Note: Don't forget to power the FPGA IO bank as explained in datasheet |
ISE/Quartus need to know where to branch LED pins on its IO, this pinout is describe in constraint file with extension .ucf.
- For APF9328:
# Clock at 96MHz
NET "Clk" LOC = "P55";
NET "Clk" TNM_NET = "Clk";
TIMESPEC "TS_Clk" = PERIOD "Clk" 10.42 ns HIGH 50 %;
# LED
NET "led" LOC = "P118"| IOSTANDARD = LVCMOS33 ;
- For APF27
# Clock at 100MHz
NET "Clk" LOC = "N9"; # CLK0
NET "Clk" TNM_NET = "Clk";
TIMESPEC "TS_Clk" = PERIOD "Clk" 10 ns HIGH 50 %;
# LED
NET "led" LOC = "C15"| IOSTANDARD = LVCMOS33 ; #IO_L24N_1
- For APF51
# Clock at 92.85MHz
NET "Clk" LOC = "N8"; # EIM_BCLK
NET "Clk" TNM_NET = "Clk";
TIMESPEC "TS_Clk" = PERIOD "Clk" 10.77 ns HIGH 50 %;
# LED
NET "led" LOC = "G15"| IOSTANDARD = LVCMOS33 ; #IO_L41N_GCLK8_M1CASN_1
- For APF6_SP
# Clock is the differential PCIe clock (LVDS) at 100MHz
set_instance_assignment -name IO_STANDARD "1.5-V PCML" -to Clk
set_location_assignment PIN_V4 -to Clk
set_location_assignment PIN_U4 -to "Clk(n)"
# LED
# For the first apf6dev serie this pin must be used :
set_location_assignment PIN_M10 -to led
# Others apf6dev will use PIN_K15
These constraints files examples can be found in Armadeus BSP's firmware/leds/blinking_led/src/ directory.
Generate bitstream
ISE
Once these two files are written, FPGA configuration file, also named "bitstream", can be generated by clicking on Synthetize - XST then Implement Design and finally Generate Programming File.

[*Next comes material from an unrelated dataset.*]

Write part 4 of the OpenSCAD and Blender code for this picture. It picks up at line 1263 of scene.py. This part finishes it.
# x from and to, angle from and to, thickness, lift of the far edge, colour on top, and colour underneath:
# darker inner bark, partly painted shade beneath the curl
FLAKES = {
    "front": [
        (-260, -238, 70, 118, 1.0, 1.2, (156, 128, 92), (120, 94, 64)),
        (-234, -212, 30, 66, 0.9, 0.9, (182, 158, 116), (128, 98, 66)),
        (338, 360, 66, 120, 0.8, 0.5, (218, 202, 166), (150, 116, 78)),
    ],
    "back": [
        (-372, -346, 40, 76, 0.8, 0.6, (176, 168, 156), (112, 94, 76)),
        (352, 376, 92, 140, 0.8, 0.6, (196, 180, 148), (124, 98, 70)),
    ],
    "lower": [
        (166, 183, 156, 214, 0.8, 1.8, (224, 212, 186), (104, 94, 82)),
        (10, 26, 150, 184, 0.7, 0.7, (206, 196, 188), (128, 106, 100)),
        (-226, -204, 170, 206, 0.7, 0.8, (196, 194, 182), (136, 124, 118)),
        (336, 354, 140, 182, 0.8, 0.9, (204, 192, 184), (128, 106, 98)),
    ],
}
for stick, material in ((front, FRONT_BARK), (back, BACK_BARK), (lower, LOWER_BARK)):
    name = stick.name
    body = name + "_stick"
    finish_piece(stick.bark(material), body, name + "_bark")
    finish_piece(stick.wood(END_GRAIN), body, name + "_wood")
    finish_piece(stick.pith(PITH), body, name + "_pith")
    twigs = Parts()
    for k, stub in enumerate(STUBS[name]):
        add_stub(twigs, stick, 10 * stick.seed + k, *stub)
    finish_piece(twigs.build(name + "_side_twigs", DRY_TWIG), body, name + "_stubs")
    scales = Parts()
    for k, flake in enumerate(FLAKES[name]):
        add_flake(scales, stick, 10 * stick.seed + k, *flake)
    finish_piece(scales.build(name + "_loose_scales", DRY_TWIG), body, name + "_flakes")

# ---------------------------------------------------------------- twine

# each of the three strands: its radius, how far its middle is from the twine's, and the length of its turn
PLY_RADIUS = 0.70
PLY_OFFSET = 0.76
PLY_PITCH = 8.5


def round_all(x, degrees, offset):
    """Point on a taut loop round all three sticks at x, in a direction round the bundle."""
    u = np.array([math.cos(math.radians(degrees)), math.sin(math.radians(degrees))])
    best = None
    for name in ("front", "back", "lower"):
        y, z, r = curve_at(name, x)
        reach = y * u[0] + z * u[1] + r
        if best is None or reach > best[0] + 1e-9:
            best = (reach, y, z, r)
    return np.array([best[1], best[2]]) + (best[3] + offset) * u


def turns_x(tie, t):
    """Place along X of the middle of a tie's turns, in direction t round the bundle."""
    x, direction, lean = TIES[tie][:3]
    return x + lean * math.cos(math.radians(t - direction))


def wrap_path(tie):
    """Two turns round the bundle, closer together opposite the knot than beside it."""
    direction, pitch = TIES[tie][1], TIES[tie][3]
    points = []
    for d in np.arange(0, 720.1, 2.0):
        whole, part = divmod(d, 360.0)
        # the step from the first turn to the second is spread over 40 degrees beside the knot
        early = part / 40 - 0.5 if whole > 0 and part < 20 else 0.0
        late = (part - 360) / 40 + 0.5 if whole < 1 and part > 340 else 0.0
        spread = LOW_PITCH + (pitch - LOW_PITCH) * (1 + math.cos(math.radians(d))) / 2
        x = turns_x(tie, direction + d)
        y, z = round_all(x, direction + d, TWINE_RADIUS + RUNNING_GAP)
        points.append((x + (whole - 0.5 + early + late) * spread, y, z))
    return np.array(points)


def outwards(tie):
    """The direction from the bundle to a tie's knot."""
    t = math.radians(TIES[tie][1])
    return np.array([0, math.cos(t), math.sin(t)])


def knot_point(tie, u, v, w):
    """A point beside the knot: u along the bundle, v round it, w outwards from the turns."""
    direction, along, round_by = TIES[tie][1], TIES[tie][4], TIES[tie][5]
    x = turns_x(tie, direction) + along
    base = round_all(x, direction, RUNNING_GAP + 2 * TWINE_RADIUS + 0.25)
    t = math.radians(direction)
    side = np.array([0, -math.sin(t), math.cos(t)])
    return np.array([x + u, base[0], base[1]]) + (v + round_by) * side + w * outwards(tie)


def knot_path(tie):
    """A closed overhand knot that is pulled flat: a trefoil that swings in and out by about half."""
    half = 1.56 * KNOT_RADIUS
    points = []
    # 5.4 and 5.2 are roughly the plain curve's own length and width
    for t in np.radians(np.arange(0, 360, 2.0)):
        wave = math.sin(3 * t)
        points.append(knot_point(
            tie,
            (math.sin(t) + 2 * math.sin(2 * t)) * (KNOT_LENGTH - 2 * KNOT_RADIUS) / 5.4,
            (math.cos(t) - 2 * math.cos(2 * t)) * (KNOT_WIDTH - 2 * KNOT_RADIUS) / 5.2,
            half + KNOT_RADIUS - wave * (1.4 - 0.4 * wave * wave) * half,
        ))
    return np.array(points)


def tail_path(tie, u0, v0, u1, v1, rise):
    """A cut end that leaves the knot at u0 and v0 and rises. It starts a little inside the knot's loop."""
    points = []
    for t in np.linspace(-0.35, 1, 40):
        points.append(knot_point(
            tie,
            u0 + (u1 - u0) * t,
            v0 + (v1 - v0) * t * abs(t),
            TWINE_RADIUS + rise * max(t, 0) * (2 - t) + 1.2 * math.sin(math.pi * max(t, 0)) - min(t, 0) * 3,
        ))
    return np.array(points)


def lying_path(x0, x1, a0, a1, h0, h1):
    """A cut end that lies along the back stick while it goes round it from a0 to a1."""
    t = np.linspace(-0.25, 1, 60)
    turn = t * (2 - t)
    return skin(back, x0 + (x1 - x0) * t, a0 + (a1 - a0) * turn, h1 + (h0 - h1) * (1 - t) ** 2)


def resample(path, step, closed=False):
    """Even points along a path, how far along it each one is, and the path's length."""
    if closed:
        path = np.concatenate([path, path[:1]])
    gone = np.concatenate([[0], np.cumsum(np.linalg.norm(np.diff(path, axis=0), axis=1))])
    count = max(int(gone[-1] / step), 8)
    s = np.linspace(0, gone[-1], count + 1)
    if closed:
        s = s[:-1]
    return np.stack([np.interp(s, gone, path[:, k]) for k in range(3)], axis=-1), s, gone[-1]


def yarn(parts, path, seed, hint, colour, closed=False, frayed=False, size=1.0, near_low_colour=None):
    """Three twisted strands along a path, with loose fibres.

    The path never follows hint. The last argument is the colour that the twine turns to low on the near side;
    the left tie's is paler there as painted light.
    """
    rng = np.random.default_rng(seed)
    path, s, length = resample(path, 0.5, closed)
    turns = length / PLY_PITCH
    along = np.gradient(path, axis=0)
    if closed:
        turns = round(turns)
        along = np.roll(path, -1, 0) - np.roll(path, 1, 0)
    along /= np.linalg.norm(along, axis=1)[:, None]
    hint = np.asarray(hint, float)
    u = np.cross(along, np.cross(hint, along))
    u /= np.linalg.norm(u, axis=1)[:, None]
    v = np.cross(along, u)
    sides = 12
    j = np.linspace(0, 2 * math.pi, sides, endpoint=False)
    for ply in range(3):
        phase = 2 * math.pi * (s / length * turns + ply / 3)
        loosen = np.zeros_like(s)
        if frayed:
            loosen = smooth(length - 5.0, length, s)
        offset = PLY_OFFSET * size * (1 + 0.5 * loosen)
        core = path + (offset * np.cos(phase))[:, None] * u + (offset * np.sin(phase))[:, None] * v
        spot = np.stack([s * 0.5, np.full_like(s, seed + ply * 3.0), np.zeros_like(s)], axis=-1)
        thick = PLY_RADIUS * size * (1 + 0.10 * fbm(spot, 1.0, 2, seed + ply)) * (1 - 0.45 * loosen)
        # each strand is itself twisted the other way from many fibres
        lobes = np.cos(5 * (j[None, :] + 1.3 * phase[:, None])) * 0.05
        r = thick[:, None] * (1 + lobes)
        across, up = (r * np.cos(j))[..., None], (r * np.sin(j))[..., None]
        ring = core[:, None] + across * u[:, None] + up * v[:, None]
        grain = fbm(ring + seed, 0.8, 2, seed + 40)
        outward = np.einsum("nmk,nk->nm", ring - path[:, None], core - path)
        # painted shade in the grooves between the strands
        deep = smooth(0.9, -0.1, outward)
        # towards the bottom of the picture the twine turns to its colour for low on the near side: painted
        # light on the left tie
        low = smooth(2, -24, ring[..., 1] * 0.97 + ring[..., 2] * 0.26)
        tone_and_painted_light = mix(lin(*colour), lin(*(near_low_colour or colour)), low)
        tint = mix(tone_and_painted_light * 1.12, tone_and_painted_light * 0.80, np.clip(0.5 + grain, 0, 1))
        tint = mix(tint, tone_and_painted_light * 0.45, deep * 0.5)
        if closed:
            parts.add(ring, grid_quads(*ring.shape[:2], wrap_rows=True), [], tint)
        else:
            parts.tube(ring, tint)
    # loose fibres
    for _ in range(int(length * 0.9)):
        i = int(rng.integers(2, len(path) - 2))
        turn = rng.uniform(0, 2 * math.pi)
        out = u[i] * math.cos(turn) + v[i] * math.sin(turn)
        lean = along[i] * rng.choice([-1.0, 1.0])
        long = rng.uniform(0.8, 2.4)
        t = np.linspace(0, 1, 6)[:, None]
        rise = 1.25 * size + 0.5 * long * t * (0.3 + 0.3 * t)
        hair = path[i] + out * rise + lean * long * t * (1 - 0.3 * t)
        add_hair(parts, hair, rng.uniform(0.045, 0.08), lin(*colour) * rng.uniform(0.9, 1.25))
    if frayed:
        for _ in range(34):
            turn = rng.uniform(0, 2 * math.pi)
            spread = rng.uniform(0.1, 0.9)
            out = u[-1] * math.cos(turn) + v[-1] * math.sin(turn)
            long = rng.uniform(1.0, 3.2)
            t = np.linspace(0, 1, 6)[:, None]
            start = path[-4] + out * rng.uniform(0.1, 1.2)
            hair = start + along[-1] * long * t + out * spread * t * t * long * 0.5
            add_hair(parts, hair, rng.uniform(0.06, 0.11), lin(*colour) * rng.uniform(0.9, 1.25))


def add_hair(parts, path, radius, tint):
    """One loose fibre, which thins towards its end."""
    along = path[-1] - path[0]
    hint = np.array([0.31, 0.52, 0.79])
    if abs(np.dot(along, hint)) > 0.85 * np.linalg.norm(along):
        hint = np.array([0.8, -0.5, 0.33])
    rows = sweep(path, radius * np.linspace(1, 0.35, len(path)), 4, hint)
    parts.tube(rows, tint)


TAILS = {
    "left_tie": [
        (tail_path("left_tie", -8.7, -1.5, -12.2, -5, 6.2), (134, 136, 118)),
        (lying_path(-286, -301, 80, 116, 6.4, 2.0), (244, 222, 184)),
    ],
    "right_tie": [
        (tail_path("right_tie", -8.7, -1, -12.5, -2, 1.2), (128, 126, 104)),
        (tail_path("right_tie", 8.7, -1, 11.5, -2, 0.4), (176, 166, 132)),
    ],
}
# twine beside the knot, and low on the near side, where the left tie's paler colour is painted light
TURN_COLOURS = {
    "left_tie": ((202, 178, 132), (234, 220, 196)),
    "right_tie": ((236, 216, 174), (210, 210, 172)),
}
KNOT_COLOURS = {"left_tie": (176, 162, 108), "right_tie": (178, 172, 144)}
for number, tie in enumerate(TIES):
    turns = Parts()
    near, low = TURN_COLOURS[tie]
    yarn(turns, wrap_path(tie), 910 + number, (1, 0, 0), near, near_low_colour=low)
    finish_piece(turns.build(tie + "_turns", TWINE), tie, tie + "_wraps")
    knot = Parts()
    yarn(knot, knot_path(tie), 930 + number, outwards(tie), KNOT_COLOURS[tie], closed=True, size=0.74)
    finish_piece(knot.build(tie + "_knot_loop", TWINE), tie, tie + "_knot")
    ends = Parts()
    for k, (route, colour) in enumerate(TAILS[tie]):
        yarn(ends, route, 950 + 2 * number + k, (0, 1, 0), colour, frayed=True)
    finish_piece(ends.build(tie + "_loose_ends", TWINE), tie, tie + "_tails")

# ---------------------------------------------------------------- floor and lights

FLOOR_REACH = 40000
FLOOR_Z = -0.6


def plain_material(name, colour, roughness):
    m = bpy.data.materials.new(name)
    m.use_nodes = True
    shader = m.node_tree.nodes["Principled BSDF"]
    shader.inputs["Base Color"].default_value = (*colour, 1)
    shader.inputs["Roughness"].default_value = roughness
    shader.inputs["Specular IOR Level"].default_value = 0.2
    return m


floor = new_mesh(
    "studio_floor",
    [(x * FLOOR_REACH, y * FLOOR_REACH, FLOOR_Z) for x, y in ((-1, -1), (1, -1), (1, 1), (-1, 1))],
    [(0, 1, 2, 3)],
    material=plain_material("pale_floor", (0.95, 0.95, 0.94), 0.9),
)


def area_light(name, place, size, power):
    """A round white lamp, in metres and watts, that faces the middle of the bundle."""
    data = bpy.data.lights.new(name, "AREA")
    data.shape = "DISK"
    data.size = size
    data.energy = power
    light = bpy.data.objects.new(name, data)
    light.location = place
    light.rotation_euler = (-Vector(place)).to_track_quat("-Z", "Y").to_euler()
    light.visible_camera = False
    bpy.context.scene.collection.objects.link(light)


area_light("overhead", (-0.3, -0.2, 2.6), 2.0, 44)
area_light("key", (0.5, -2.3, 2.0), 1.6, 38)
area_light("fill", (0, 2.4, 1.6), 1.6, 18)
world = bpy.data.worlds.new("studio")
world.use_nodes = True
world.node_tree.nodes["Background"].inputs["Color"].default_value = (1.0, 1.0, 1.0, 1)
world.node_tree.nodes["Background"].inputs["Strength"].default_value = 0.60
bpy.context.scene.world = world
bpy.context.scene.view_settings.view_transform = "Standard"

If all these operations are correctly done, a file with ".bit" extension will be generated.
Quartus
See the Quartus page for tutorials.
Configure FPGA
To configure FGPA the bitstream must be downloaded from Host to APF's memory and then from APF's memory to FPGA.
Host to APF
Downloading Bitstream from Host to APF can be done in different way : with tftp from U-Boot, with tftp from Linux, with serial from U-Boot or with nfs from Linux. Here the file is downloaded with tftp in U-Boot:
- First copy bitstream in the host tftp directory:
cp blinking_led_apfXX_200k.bit /tftpboot
- Then download it in APF ram with U-Boot command :
BIOS> tftpboot ${loadaddr} blinking_led_apfXX_200k.bit dm9000 i/o: 0x15c00000, id: 0x90000a46 MAC: 00:0e:32:00:00:01 operating at 10M half duplex mode TFTP from server 192.168.0.143; our IP address is 192.168.0.10 Filename 'Clk_div_led.bit'. Load address: 0x8000000 Loading: T ########################## done Bytes transferred = 131029 (1ffd5 hex)
APF to FPGA
Finally, to download bitstream in FPGA (to configure the FGPA) use the U-Boot fpga command:
BIOS>fpga load 0 ${loadaddr} ${firmware_len}
FPGA configuration can also be done in Linux.
Enjoy the beauty of a blinking LED
To see the LED blinking, the FPGA bank must be powered as explain in the datasheet.